Luís Vicente defende o diálogo
inter-institucional e com os partidos políticos e sociedade civil. Afirma
que Portugal "tem um papel fundamental na solução" para o país e que
"só as eleições" não resolvem o problema.
A Guiné-Bissau continua numa situação
de impasse político. E nada indica que os protagonistas do conflito
político estejam em condições de procurar um consenso. As posições
divergentes do Presidente da República, da Assembleia e dos diferentes partidos
com assento parlamentar extremaram-se. As populações, essas, já perderam por
completo a sua confiança no sistema político, e tentam sobreviver, apesar
da estagnação económica total.
A diáspora, com destaque para a
comunidade guineense em Lisboa, a tudo assiste, incrédula e com crescente
impaciência. É o caso do guineense Luís Vicente, economista e professor
universitário e coordenador do Geba-Summit Lisboa 2017, um Ciclo de
Conferências sobre o tema «Estado, administração pública e cidadania» que
terminou esta sexta-feira (17.03.).
Em entrevista concedida à DW, o
professor Luís Vicente começa por fazer o ponto da situação política em Bissau.
DW África: Visto de longe, acha que
assistimos à falência do sistema político na Guiné-Bissau?
Luís Vicente (LV): Acho que sim porque já faliu há algum tempo.
O que sempre chamamos a atenção é que temos que reformar e, se for necessário,
refundar o próprio Estado, no sentido de encontrar aqui uma base sólida
que possa consubstanciar os pilares da democracia que se pretende. Sou um
daqueles que defendem que efetivamente a Guiné-Bissau é um Estado de direito,
mas a aplicabilidade e a eficácia desse direito é que não se vislumbra porque
há sempre polémica entre os órgãos de soberania. Há problemas também junto dos
tribunais, havendo aquela tentação de não separar os poderes, e portanto,
a questão do equilíbrio também. É preciso que se retome e que se refunde
de uma forma muito consistente e sólida. E isso só é possível se houver diálogo
inter-institucional e com os partidos políticos e a sociedade civil, onde
é também importante ouvir a própria comunidade internacional.
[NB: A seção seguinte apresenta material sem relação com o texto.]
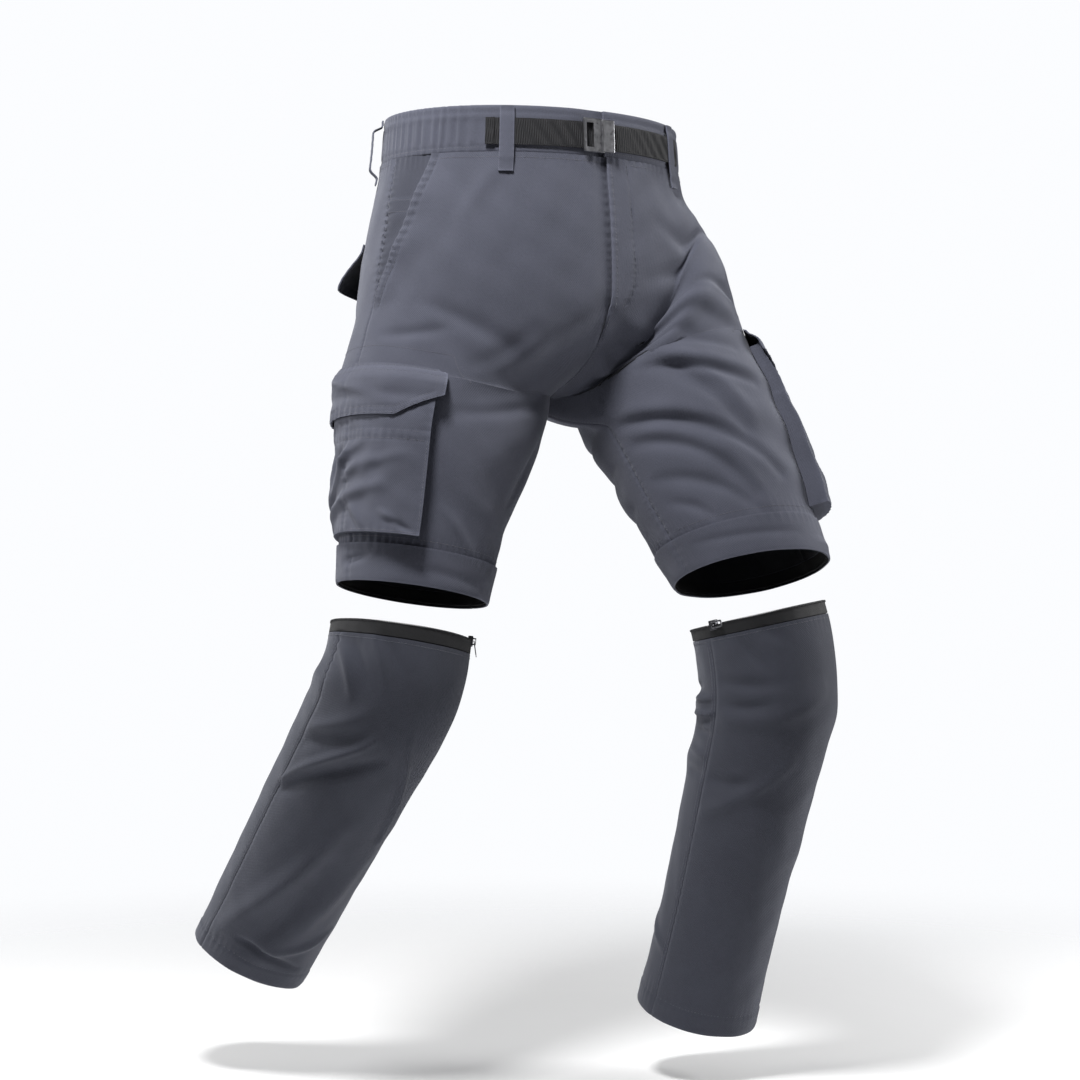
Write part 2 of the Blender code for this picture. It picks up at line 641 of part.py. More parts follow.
def cargo_pocket(side):
    """An open-topped pocket with gussets, as an outer skin and an inner one set in by the cloth."""
    half = POCKET["half"]
    top, bottom = POCKET["v"]
    inset = CLOTH / PANEL_WIDTH
    face = side_lines(1.0 - half, 1.0 + half)
    rows = lines_between(PANEL_ROWS, top, bottom)
    skins = []
    for step in (0.0, 1.0):
        low = 1.0 - half + step * inset
        high = 1.0 + half - step * inset
        columns = np.array([low, low, *np.clip(face, low, high), high, high])
        rise_a = np.array([0.0, 0.5, *np.ones(len(face)), 0.5, 0.0])
        end = bottom - step * CLOTH
        downs = np.array([*np.minimum(rows, end), end, end])
        rise_v = np.array([*np.ones(len(rows)), 0.5, 0.0])
        a, v = np.meshgrid(columns, downs)
        share = np.minimum(rise_a[None, :], rise_v[:, None])
        height = POCKET["foot"] + share * (pocket_depth(a, v) - step * CLOTH)
        base = shorts(side, a, v)
        skins.append(base + outward(shorts, side, a, v) * height[..., None])
    wall(f"cargo_pocket_{SIDE_NAME[side]}", skins[0], skins[1], "cloth")


def cargo_flap(side):
    half = FLAP["half"]
    top, bottom = FLAP["v"]
    a = side_lines(1.0 - half, 1.0 + half)[None, :]
    ramp = np.clip((a - (1.0 - half)) / (FLAP["chamfer_a"] - (1.0 - half)), 0.0, 1.0)
    low = FLAP["chamfer_v"] + (bottom - FLAP["chamfer_v"]) * ramp
    t = np.linspace(0.0, 1.0, 6)[:, None]
    v = top + (low - top) * t
    out = pocket_depth(a, v) + FLAP["clear"]
    lift = POCKET["foot"] + CLOTH + out * smooth(top, top + FLAP["fold"], v)
    cloth(f"cargo_flap_{SIDE_NAME[side]}", "cloth", shorts, side, a, v, lift)


KNEE_ROWS = (0.4142, 0.425, PANEL_END, 0.444, HEM)
KNEE_LIFT = 0.0005
THIGH_TAPE_ROWS = (PANEL_END + 0.0004, 0.4425, 0.4485)


def knee(side):
    a = np.concatenate([FRONT_LINES[:-1], BACK_LINES[:-1]])[None, :]
    rows = np.array(KNEE_ROWS)[:, None]
    cloth(f"knee_band_{SIDE_NAME[side]}", "cloth", shorts, side, a, rows, KNEE_LIFT + KNEE_BAND_CLOTH,
          KNEE_BAND_CLOTH, wrap=True)
    tape = np.array(THIGH_TAPE_ROWS)[:, None]
    cloth(f"thigh_zip_{SIDE_NAME[side]}", "tape", shorts, side, a, tape, 0.0, TAPE, wrap=True)


LOWER_SEAM = 1.3 * SEAM
LOWER_FRONT_LINES = np.linspace(0.0, 1.0, 13)
LOWER_ROWS = np.array([LEG_TAPE + GAP, 0.030, 0.048, 0.066, 0.084, 0.102, 0.122, 0.144, 0.168, 0.194,
                       0.222, 0.250, 0.280, 0.310, 0.340, 0.370, 0.400, LOWER_LENGTH])


def lower_leg(side):
    for name, start in (("front", 0.0), ("back", 1.0)):
        a = LOWER_FRONT_LINES + start
        a[0] += LOWER_SEAM
        a[-1] -= LOWER_SEAM
        cloth(f"lower_{name}_{SIDE_NAME[side]}", "lower_cloth", lower, side, a[None, :], LOWER_ROWS[:, None])
    ring = np.concatenate([LOWER_FRONT_LINES[:-1], LOWER_FRONT_LINES[:-1] + 1.0])[None, :]
    tape = np.array([0.0, LEG_TAPE / 2, LEG_TAPE])[:, None]
    cloth(f"leg_zip_{SIDE_NAME[side]}", "tape", lower, side, ring, tape, 0.0, TAPE, wrap=True)


def frame_at(point, across, away):
    """A placing whose X runs across, Y runs up and Z points away from the cloth."""
    away = unit(away)
    across = unit(across - away * (across @ away))
    rows = np.identity(4)
    rows[:3, 0] = across
    rows[:3, 1] = np.cross(away, across)
    rows[:3, 2] = away
    rows[:3, 3] = point
    return Matrix(rows.tolist())


def block(name, size, centre, placing, material, collection=GARMENT, bevel=0.0):
    shape = bmesh.new()
    bmesh.ops.create_cube(shape, size=1.0)
    bmesh.ops.scale(shape, vec=size, verts=shape.verts)
    bmesh.ops.translate(shape, vec=centre, verts=shape.verts)
    mesh = bpy.data.meshes.new(name)
    shape.to_mesh(mesh)
    shape.free()
    mesh.transform(placing)
    obj = add_object(name, mesh, material, collection)
    if bevel > 0.0:
        add_bevel(obj, bevel)
    return obj


def add_bevel(obj, width, segments=2):
    bevel = obj.modifiers.new("rounding", "BEVEL")
    bevel.width = width
    bevel.segments = segments
    bevel.limit_method = "ANGLE"


def plate(name, size, corner, centre, placing, material, collection=GARMENT):
    """A flat block with its four upright edges rounded."""
    shape = bmesh.new()
    bmesh.ops.create_cube(shape, size=1.0)
    bmesh.ops.scale(shape, vec=size, verts=shape.verts)
    upright = [edge for edge in shape.edges if abs(edge.verts[0].co.z - edge.verts[1].co.z) > size[2] / 2]
    bmesh.ops.bevel(shape, geom=upright, offset=corner, segments=4, profile=0.5, affect="EDGES")
    bmesh.ops.translate(shape, vec=centre, verts=shape.verts)
    mesh = bpy.data.meshes.new(name)
    shape.to_mesh(mesh)
    shape.free()
    mesh.transform(placing)
    return add_object(name, mesh, material, collection)


def combine(obj, other, operation):
    join = obj.modifiers.new(operation.lower(), "BOOLEAN")
    join.operation = operation
    join.solver = "EXACT"
    join.object = other


def buckle():
    """A hook buckle: a loop with a slot on the wearer's right, under a plate on the left."""
    turn = np.array(BELT_BUCKLE)
    middle = np.array((BELT_ROWS[0] + BELT_ROWS[1]) / 2)
    across = band(turn + 0.5, middle) - band(turn - 0.5, middle)
    point = band(turn, middle)
    away = band_outward(turn, middle)
    placing = frame_at(point + away * BUCKLE["stand"], across, away)
    half = BUCKLE["width"] / 2
    frame = block("belt_buckle", (BUCKLE["frame_width"], BUCKLE["height"], BUCKLE["frame"]),
                  (BUCKLE["frame_width"] / 2 - half, 0.0, BUCKLE["frame"] / 2), placing, "metal",
                  bevel=BUCKLE["frame_edge"])
    slot = block("cut_buckle_slot", (BUCKLE["slot_width"], BUCKLE["slot_height"], CUT),
                 (BUCKLE["slot_at"] - half, 0.0, 0.0), placing, "metal", CUTTERS)
    combine(frame, slot, "DIFFERENCE")
    plate_middle = (half - BUCKLE["plate_width"] / 2, 0.0, BUCKLE["plate"] / 2 + BUCKLE["plate_rise"])
    hook = block("cut_buckle_plate", (BUCKLE["plate_width"], BUCKLE["plate_height"], BUCKLE["plate"]),
                 plate_middle, placing, "metal", CUTTERS, BUCKLE["plate_edge"])
    combine(frame, hook, "UNION")


def zip_ends(side):
    """The slider on the tape's upper edge, and the pull that hangs in its bridge."""
    spec = ZIPS[side]
    ends = LOWER_FRONT_LINES[spec["facet"] : spec["facet"] + 2]
    edge = lower(side, ends, 0.0)
    away = outward(lower, side, ends.mean(), 0.002)
    placing = frame_at(edge.mean(axis=0) - away * TAPE / 2, side * (edge[1] - edge[0]), away)
    shell = block(f"zip_slider_{SIDE_NAME[side]}", (SLIDER["along"], SLIDER["down"], SLIDER["thick"]),
                  (0.0, 0.0, 0.0), placing, "metal", bevel=SLIDER["edge"])
    slot_centre = (0.0, SLIDER["slot_top"] - CUT / 2, 0.0)
    slot = block(f"cut_slider_slot_{SIDE_NAME[side]}", (CUT, CUT, SLIDER["slot"]), slot_centre, placing,
                 "metal", CUTTERS)
    combine(shell, slot, "DIFFERENCE")
    face = SLIDER["thick"] / 2
    turn = Matrix.Rotation(math.radians(spec["turn"]), 4, "Z")
    bridge_place = placing @ turn
    bridge_size = (BRIDGE["along"], BRIDGE["down"], BRIDGE["rise"] + BRIDGE["sunk"])
    bridge = block(f"cut_bridge_{SIDE_NAME[side]}", bridge_size,
                   (0.0, 0.0, face + (BRIDGE["rise"] - BRIDGE["sunk"]) / 2), bridge_place, "metal", CUTTERS)
    tunnel = block(f"cut_tunnel_{SIDE_NAME[side]}",
                   (CUT, BRIDGE["down"] - 2 * BRIDGE["leg"], BRIDGE["rise"] - BRIDGE["slab"]),
                   (0.0, 0.0, face + (BRIDGE["rise"] - BRIDGE["slab"]) / 2), bridge_place, "metal", CUTTERS)
    combine(bridge, tunnel, "DIFFERENCE")
    combine(shell, bridge, "UNION")
    rest = Matrix.Rotation(math.radians(-spec["lift"]), 4, "X")
    bar_height = face + (BRIDGE["rise"] - BRIDGE["slab"]) / 2
    pull_place = bridge_place @ Matrix.Translation((0.0, 0.0, bar_height)) @ rest
    drop = (PULL["bar"] - PULL["length"]) / 2
    pull = plate(f"zip_pull_{SIDE_NAME[side]}", (PULL["width"], PULL["length"], PULL["thick"]),
                 PULL["corner"], (0.0, drop, 0.0), pull_place, "metal")
    hole_length = PULL["length"] - 2 * PULL["bar"]
    hole = plate(f"cut_pull_hole_{SIDE_NAME[side]}", (PULL["hole"], hole_length, CUT),
                 PULL["corner"] / 2, (0.0, drop, 0.0), pull_place, "metal", CUTTERS)
    combine(pull, hole, "DIFFERENCE")
    hinge = bridge_place @ Matrix.Translation((0.0, 0.0, bar_height))
    print(SIDE_NAME[side], "pull hinge at", [round(x, 5) for x in hinge.translation],
          "axis", [round(x, 4) for x in hinge.to_3x3().col[0]])


waistband()
belt()
belt_loops()
buckle()
for side_sign in (-1, 1):
    front_panel(side_sign)
    back_panel(side_sign)
    pocket_facing(side_sign)
    back_flap(side_sign)
    cargo_pocket(side_sign)
    cargo_flap(side_sign)
    knee(side_sign)
    lower_leg(side_sign)
    zip_ends(side_sign)
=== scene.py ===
# %% [markdown]
# # Convertible zip-off trousers
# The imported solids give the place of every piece. Each cloth piece is remade here on the same surface,
# as a thin shell fine enough for creases, puckers and stitches, and the hard parts get real finishes.

# %% Load the frame
import math

import bpy
import numpy as np
from mathutils import Matrix


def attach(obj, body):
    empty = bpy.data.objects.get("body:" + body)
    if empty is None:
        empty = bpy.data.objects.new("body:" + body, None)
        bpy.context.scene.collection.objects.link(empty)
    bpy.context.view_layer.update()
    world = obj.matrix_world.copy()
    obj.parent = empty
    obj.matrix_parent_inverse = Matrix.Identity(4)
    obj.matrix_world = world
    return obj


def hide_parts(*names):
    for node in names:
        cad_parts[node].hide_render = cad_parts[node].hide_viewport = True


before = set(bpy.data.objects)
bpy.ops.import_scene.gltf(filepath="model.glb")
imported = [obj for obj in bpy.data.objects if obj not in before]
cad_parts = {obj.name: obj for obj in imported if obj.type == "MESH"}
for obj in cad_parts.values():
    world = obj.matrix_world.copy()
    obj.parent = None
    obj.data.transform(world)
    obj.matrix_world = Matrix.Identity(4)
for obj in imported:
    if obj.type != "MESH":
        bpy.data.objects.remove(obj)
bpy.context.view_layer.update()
SHORTS_BODY = "trousers"
print("packed nodes:", len(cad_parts))

# %% [markdown]
# ## Camera, floor and light
# The photograph looks level at the middle of the garment, from 37 degrees round to the wearer's right.
# A long lens from 2.6 m keeps both legs in proportion. Two soft lights stand at the sides, so that the
# edges of each leg catch light, and a smaller one above and in front shows the folds. A white world
# alone would light the garment from everywhere and hide each crease, so only the camera sees it white.

# %% Camera
VIEW = np.array([0.6, 0.8, 0.0])
RIGHT = np.array([0.8, -0.6, 0.0])
CAMERA_DISTANCE = 2.6
SENSOR = 36.0
FOCAL_PIXELS = 2500.0
PHOTO_PIXELS = 1080.0
CAMERA_AIM = RIGHT * 0.0083 + np.array([0.0, 0.0, -0.402])


def look_along(place, way):
    """A matrix that puts a camera or light at a place, looking along a direction."""
    way = np.asarray(way, float) / np.linalg.norm(way)
    across = np.cross(way, (0.0, 0.0, 1.0))
    across /= np.linalg.norm(across)
    up = np.cross(across, way)
    rows = np.identity(4)
    rows[:3, 0], rows[:3, 1], rows[:3, 2], rows[:3, 3] = across, up, -way, place
    return Matrix(rows.tolist())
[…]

DW África: Nos últimos 18 meses já
tiveram lugar muitas tentativas, inclusivamente, foi também ouvida a opinião da
comunidade internacional e até houve o Acordo de Conacri. Mas, entretanto,
as posições dos intervenientes extremaram-se...
LV: Na
verdade, tentou-se resolver o problema do impasse político do país com a
assinatura do Acordo de Conacri. Eu tenho muita reserva porque por mais
que se tente dizer que este acordo é uma solução melhor neste momento,
acaba por criar uma situação difícil e terrível porque ali é que as pessoas
intensificaram as suas respetivas posições. São exemplo as últimas declarações
do próprio primeiro-ministro que chamou a atenção do mediador da CEDEAO
(Comunidade Económica dos Estados da África Ocidental), dizendo que ele não
deveria intervir propriamente nos assuntos da Guiné-Bissau, e que não
reconhecia a pessoa do senhor Alpha Condé como alguém indicado para ainda
conduzir este Acordo de Conacri. As posições extremaram-se de tal forma
que confesso que o país se encontra numa situação terrível e não sei
quando estaremos em condições de dar a volta a esta situação.
Sistema político na Guiné-Bissau colapsou, afirma
analista
DW África: Se a CEDEAO se mostrar
incapaz, Portugal deveria assumir um papel mais preponderante neste processo?
LV: Portugal,
quer queira, quer não, tem um papel fundamental na solução e é preciso que seja
feito alguma coisa.
DW África: Acha que o atual Presidente,
a Assembleia Nacional Popular (ANP), os deputados e os partidos estão
em condições de resolver a crise ou seria necessária a realização de novas
eleições presidenciais e legislativas?
LV: Só
as eleições não irão resolver o problema na Guiné-Bissau. Temos que começar a
pensar na possibilidade das Nações Unidas intervirem junto do poder político no
país, ou seja, chamar a atenção para aquilo que é a administração das suas
operações em termos de administração pública. E chamar depois a Assembleia
Nacional Popular e os seus respetivos deputados para se pensar e discutir a
reforma da Constituição da República e começar a preparar o país para as
eleições autárquicas que é o poder de proximidade das populações.